SOURCE MATERIAL ▸
— START —
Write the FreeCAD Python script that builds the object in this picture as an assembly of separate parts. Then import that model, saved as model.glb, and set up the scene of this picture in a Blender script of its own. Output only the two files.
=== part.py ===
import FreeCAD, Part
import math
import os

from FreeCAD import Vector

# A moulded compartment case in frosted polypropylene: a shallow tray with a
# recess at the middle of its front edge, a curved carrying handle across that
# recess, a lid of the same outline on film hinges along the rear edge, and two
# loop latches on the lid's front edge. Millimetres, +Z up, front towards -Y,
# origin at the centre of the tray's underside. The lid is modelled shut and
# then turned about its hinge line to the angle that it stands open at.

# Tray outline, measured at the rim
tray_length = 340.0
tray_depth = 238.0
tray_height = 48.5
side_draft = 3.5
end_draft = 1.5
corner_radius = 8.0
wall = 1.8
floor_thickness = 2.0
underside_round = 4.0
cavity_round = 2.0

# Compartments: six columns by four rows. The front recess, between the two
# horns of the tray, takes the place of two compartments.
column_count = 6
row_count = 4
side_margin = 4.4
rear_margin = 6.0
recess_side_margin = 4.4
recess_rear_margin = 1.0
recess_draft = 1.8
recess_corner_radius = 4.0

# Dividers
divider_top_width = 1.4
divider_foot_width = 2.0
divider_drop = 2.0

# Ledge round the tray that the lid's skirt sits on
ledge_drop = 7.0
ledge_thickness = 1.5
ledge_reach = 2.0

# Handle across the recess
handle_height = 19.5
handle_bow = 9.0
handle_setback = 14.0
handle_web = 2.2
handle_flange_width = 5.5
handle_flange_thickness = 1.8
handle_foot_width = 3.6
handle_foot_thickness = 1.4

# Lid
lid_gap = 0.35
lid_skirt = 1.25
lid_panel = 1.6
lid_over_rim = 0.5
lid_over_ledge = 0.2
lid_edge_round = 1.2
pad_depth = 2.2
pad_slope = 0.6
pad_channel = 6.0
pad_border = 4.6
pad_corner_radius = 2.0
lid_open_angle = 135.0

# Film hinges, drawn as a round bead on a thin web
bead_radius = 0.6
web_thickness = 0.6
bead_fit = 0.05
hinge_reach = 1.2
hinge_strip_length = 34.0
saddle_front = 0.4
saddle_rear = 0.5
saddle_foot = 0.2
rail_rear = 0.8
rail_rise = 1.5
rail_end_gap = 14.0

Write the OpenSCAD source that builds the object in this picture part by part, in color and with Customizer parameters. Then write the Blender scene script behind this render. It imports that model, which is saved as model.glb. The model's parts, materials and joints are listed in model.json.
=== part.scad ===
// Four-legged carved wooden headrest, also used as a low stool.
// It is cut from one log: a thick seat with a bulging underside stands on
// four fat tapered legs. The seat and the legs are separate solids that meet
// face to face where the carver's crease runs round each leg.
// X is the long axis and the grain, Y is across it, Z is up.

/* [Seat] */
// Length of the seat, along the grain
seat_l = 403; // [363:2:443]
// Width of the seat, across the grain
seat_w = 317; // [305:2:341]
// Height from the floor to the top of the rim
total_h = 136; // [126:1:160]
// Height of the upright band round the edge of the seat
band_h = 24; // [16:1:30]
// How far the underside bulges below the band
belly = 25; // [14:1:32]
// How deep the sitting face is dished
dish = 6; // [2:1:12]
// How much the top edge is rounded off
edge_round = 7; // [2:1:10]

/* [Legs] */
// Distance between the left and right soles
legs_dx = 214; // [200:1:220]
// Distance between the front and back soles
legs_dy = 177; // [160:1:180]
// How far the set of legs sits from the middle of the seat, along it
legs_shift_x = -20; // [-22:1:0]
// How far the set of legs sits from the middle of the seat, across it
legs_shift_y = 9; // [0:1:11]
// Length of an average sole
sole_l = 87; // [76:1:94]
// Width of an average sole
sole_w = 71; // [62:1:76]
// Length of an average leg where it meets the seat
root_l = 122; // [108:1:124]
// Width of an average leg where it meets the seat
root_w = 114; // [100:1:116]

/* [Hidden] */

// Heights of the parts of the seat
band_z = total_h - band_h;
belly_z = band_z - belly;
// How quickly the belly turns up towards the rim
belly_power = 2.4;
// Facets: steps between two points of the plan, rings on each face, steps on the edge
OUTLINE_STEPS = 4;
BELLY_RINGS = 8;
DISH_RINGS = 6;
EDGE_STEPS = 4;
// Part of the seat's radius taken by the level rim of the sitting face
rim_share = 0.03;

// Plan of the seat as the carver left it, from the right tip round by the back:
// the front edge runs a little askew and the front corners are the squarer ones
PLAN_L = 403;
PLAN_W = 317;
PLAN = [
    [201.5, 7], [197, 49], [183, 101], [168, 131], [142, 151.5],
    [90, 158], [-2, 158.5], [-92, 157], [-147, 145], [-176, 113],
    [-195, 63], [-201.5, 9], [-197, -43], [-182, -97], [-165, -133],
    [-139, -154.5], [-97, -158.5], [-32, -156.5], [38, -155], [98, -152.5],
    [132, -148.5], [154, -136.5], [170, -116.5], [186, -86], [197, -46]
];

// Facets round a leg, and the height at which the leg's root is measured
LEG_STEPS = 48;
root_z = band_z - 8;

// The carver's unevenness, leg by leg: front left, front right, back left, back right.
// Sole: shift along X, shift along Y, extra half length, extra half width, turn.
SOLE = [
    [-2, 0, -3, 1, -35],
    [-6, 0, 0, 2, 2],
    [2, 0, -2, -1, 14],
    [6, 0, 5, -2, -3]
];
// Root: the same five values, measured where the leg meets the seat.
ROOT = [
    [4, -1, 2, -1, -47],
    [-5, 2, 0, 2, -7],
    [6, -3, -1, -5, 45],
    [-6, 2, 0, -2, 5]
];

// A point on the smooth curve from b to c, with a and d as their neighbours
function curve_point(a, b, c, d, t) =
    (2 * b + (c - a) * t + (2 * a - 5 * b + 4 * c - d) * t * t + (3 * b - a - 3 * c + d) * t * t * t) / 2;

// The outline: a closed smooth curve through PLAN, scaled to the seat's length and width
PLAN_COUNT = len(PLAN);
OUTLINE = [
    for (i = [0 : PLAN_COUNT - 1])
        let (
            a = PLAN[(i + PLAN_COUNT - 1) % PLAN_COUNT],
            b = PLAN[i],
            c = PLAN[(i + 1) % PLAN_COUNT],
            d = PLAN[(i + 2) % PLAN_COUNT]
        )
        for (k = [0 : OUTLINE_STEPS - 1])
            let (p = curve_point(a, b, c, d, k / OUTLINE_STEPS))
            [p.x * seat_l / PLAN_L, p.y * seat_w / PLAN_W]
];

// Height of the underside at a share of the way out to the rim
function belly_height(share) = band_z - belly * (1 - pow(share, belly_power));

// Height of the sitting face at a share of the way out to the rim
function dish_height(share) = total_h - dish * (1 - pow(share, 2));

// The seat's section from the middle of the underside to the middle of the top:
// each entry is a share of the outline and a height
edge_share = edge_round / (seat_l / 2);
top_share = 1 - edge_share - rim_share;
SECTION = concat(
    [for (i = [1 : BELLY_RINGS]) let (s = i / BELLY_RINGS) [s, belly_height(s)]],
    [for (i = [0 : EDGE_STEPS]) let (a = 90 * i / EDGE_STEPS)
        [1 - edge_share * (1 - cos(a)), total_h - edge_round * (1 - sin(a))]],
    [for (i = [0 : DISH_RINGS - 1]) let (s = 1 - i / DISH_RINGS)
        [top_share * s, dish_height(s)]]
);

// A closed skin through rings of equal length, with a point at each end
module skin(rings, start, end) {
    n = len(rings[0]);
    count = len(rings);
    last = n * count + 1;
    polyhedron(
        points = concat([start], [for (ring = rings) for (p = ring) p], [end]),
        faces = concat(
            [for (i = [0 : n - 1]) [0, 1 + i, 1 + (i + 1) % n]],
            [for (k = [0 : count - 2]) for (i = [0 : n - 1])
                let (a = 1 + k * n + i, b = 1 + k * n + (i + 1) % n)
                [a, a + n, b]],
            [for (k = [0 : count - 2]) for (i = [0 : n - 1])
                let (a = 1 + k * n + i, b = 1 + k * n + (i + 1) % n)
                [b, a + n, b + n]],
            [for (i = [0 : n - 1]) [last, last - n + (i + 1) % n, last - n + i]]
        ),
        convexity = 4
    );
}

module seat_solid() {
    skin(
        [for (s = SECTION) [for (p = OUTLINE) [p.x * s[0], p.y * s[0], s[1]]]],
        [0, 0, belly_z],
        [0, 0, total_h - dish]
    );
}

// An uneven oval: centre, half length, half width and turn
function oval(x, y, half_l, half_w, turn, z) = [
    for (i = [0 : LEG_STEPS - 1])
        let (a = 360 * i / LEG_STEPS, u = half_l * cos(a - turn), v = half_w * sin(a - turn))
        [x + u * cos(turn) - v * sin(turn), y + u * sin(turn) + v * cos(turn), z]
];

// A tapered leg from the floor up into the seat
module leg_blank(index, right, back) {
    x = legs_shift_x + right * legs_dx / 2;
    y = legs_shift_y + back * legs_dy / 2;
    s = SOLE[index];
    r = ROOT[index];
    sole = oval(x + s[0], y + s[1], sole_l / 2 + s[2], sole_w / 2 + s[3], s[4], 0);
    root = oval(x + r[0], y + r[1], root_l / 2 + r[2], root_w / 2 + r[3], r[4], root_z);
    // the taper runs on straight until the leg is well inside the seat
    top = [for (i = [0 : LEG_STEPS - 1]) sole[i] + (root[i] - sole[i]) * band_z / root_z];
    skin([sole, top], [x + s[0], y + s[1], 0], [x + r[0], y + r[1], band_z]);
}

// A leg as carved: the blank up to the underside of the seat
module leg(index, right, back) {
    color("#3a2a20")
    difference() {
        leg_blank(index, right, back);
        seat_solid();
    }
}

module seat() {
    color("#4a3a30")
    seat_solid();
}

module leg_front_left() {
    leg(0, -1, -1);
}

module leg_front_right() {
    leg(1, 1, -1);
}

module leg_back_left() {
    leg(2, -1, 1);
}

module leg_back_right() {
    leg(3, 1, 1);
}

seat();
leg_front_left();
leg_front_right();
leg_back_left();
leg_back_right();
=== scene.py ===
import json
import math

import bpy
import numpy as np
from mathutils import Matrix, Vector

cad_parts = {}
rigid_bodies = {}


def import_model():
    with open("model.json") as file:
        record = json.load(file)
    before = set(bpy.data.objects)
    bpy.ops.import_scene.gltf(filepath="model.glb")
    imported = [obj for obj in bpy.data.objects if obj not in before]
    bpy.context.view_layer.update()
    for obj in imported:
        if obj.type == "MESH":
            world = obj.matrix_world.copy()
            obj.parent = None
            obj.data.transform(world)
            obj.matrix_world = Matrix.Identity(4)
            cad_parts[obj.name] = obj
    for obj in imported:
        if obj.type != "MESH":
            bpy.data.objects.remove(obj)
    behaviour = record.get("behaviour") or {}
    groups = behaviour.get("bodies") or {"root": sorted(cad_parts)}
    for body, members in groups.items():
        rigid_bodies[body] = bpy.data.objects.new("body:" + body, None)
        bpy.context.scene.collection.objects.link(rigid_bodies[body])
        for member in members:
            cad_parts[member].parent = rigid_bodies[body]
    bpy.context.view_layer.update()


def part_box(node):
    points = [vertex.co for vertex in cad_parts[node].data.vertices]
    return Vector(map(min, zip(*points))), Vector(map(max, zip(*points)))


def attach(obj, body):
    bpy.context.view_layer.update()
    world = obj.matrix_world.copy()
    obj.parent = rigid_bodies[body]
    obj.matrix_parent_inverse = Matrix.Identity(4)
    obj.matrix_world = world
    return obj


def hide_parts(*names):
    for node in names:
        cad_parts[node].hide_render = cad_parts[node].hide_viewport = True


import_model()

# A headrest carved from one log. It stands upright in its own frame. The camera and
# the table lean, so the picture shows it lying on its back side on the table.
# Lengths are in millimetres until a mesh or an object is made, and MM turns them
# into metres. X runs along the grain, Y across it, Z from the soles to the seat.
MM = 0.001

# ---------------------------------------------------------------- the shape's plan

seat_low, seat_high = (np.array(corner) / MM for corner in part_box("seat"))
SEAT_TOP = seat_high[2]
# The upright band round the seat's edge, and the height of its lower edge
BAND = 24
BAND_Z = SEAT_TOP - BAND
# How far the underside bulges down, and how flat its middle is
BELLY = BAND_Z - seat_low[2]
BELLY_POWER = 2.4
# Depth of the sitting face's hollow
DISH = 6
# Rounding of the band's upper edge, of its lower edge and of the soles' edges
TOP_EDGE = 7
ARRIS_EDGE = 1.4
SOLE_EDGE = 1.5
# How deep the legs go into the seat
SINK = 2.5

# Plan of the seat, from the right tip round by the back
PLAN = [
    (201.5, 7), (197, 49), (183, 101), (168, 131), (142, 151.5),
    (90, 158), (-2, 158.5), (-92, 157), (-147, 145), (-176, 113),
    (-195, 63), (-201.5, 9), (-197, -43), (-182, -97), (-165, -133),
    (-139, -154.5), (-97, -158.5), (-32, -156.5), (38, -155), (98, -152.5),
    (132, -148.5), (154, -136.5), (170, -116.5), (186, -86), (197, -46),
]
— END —
EXERCISE BRIEF ▸
Within the material above, extract exactly the lines that start at the line containing "underside of the seat" and stop after the line containing "obj.matrix_world = Matrix.Identity(4)", and only those.

SOLVED PROBLEM ▸
// A leg as carved: the blank up to the underside of the seat
module leg(index, right, back) {
    color("#3a2a20")
    difference() {
        leg_blank(index, right, back);
        seat_solid();
    }
}

module seat() {
    color("#4a3a30")
    seat_solid();
}

module leg_front_left() {
    leg(0, -1, -1);
}

module leg_front_right() {
    leg(1, 1, -1);
}

module leg_back_left() {
    leg(2, -1, 1);
}

module leg_back_right() {
    leg(3, 1, 1);
}

seat();
leg_front_left();
leg_front_right();
leg_back_left();
leg_back_right();
=== scene.py ===
import json
import math

import bpy
import numpy as np
from mathutils import Matrix, Vector

cad_parts = {}
rigid_bodies = {}


def import_model():
    with open("model.json") as file:
        record = json.load(file)
    before = set(bpy.data.objects)
    bpy.ops.import_scene.gltf(filepath="model.glb")
    imported = [obj for obj in bpy.data.objects if obj not in before]
    bpy.context.view_layer.update()
    for obj in imported:
        if obj.type == "MESH":
            world = obj.matrix_world.copy()
            obj.parent = None
            obj.data.transform(world)
            obj.matrix_world = Matrix.Identity(4)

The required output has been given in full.